Comme je levais la tête en regardant la grotte, j’aperçus une Dame habillée de blanc, portant une robe blanche, une ceinture bleue et une rose jaune sur chaque pied, de la couleur de la chaîne de son chapelet ; les grains de son chapelet étaient blancs. … Elle me souriait et me fit signe d’avancer. »
Bernadette, effrayée, cherche désespérément son chapelet dans sa poche. Un chapelet qu’elle a reçu au sanctuaire de Betharram et qu’elle porte toujours avec elle. Et commence à faire le signe de la croix… pour chasser le mauvais sort. À chaque fois, la main lui retombe. Elle pourra enfin le faire quand la Dame le tracera sur elle. Bernadette récite le chapelet en présence de la Dame. Celle-ci passe les grains du sien, mais ne dit rien. Puis elle disparaît.
La nouvelle fait vite le tour de la petite ville. Et Mme Milhet va prendre les choses en main. Pour la 3ème rencontre, elle s’est munie d’encre, plume et papier pour demander à cette Dame d’écriture son nom. Bernadette lui fera la requête, mais la Dame continue de sourire. « Ce que j’ai à vous dire, ce n’est pas la peine de le mettre par écrit. » Et puis cette demande étonnante : « Voulez-vous me faire la grâce de venir ici pendant 15 jours ? » « Voulez-vous » : elle lui dit vous à elle qui n’est rien. « Elle me regardait comme une personne parle à une autre personne et me disait vous. » Ici, à Massabielle, Bernadette existe, elle est quelqu’un, une personne à qui la dame demande une faveur : la grâce de la rencontre dans cette quinzaine où la Dame la conduira vers la Source qu’est le Christ.

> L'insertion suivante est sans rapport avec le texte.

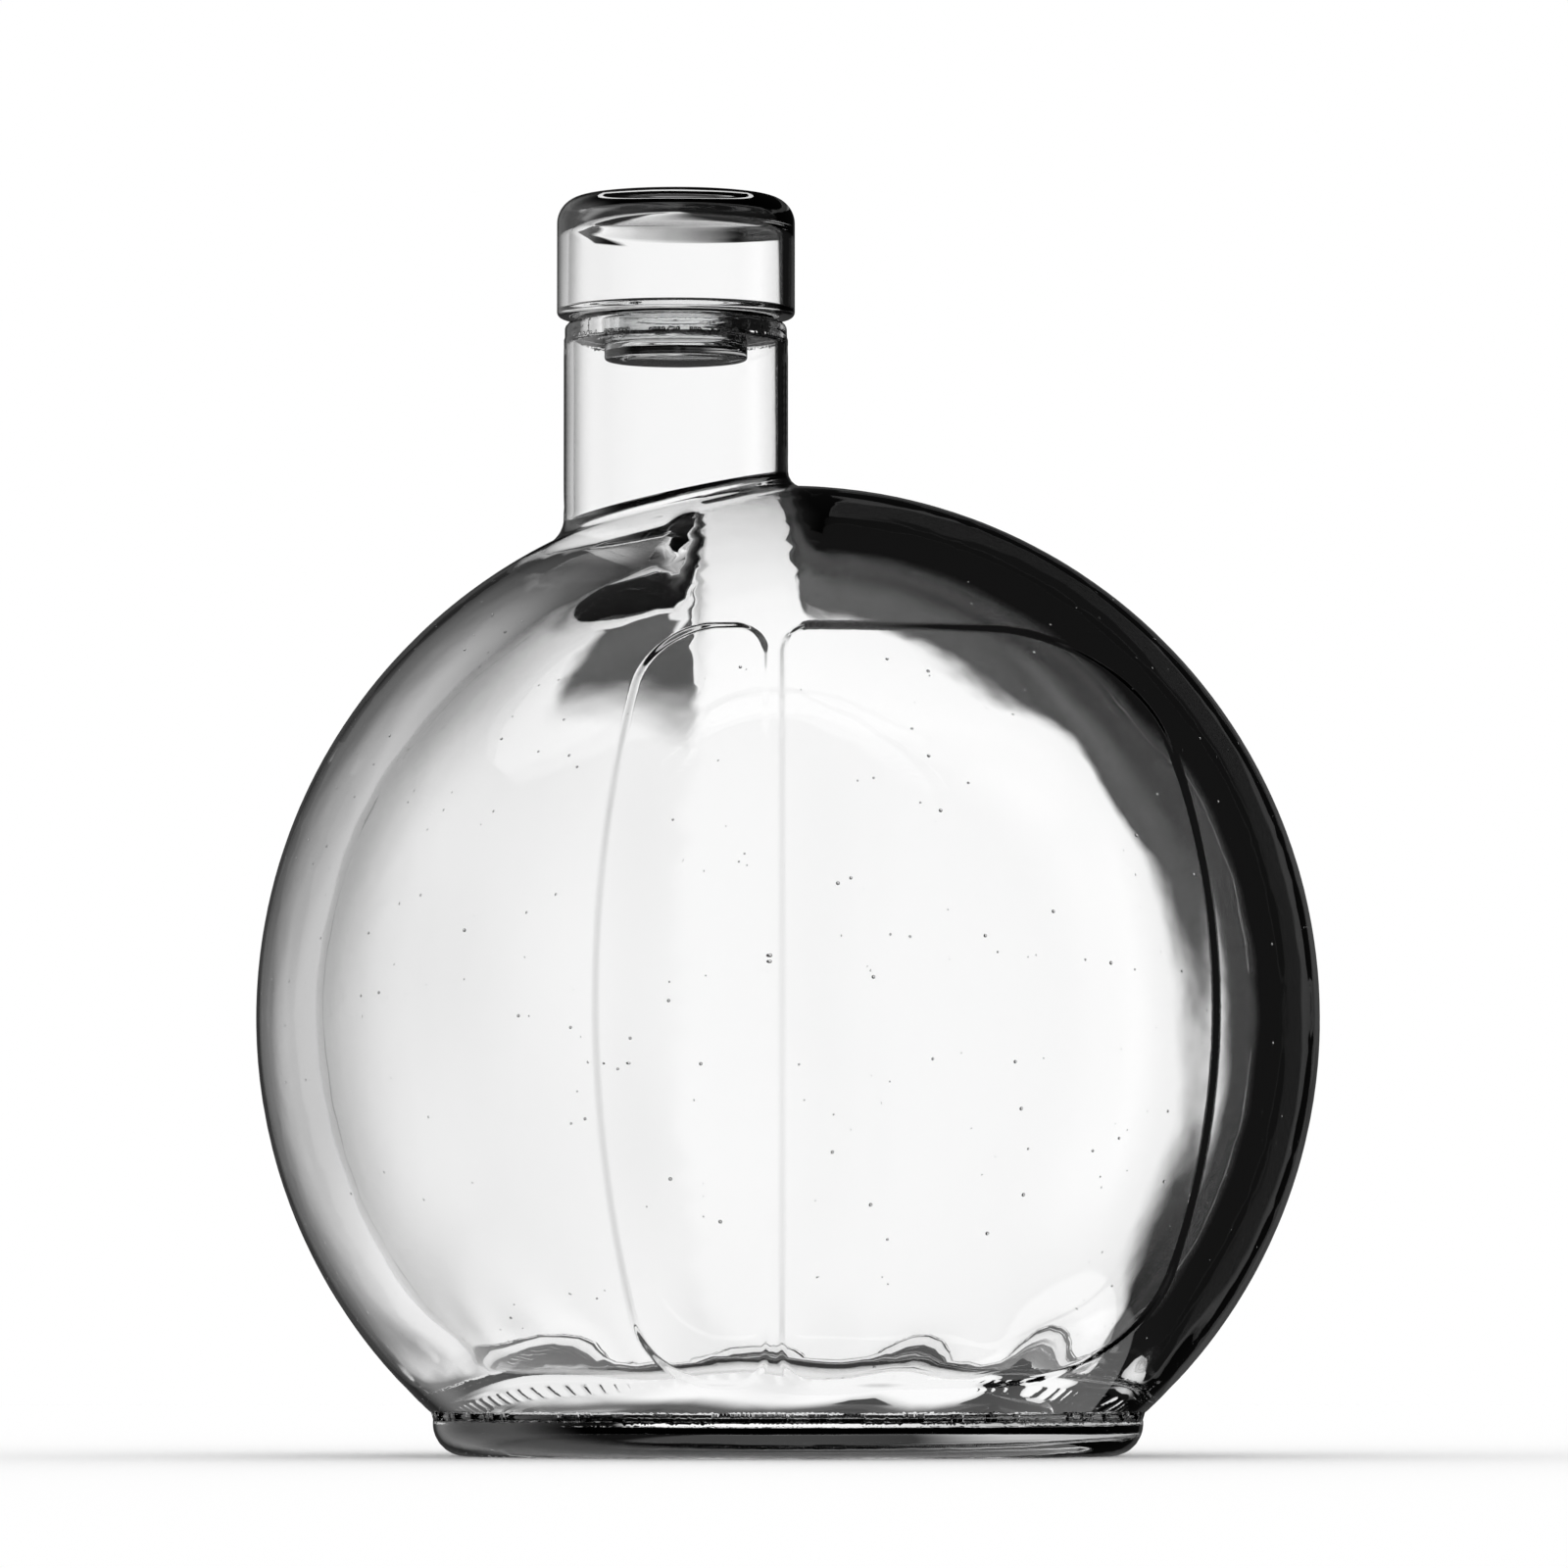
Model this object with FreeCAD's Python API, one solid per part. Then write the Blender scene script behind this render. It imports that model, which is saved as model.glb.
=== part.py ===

Le cœur du message de Lourdes, Bernadette le résumait par ses mots tout simples : « Il suffit d’aimer… et en filigrane on pourrait entendre : « car tu es aimé. ».
Bernadette, pour mettre dans tes pas mes pas trop hésitants, s’il te plaît, Bernadette, prête-moi tes sabots.
Ils sont pour moi symbole, à la fois de bon sens, d’esprit de pauvreté et de simplicité. Tu sais bien, hélas, que tout cela me manque, s’il te plaît, Bernadette, prête-moi tes sabots.
Tu allais ramasser le bois qui fait flamme et réunit les hommes en les réconfortant. Pour que je puisse aussi réchauffer ceux qui cherchent, ou silence, ou parole, ou sourire, ou soutien, s’il te plaît, Bernadette, prête-moi tes sabots.
Et s’il sont trop petits, qu’ils me rendent modeste. Que j’avance en sachant que je suis limité, avec des petits pas, des chutes, des relèves, s’il te plaît Bernadette, prête-moi tes sabots.
Pour aller vers Marie avec plus de confiance, pour découvrir l’eau vive offerte aux assoiffés, pour se rendre au repas du pain donné par grâce, s’il te plaît, Bernadette, donne-moi tes sabots.
Pour monter vers le Père qui m’attend et qui m’aime, pour entrer dans la fête tout au bout du chemin, après avoir marché, portant mes joies, mes peines, tout en te demandant de me donner la main, s’il te plaît, Bernadette, donne-moi tes sabots.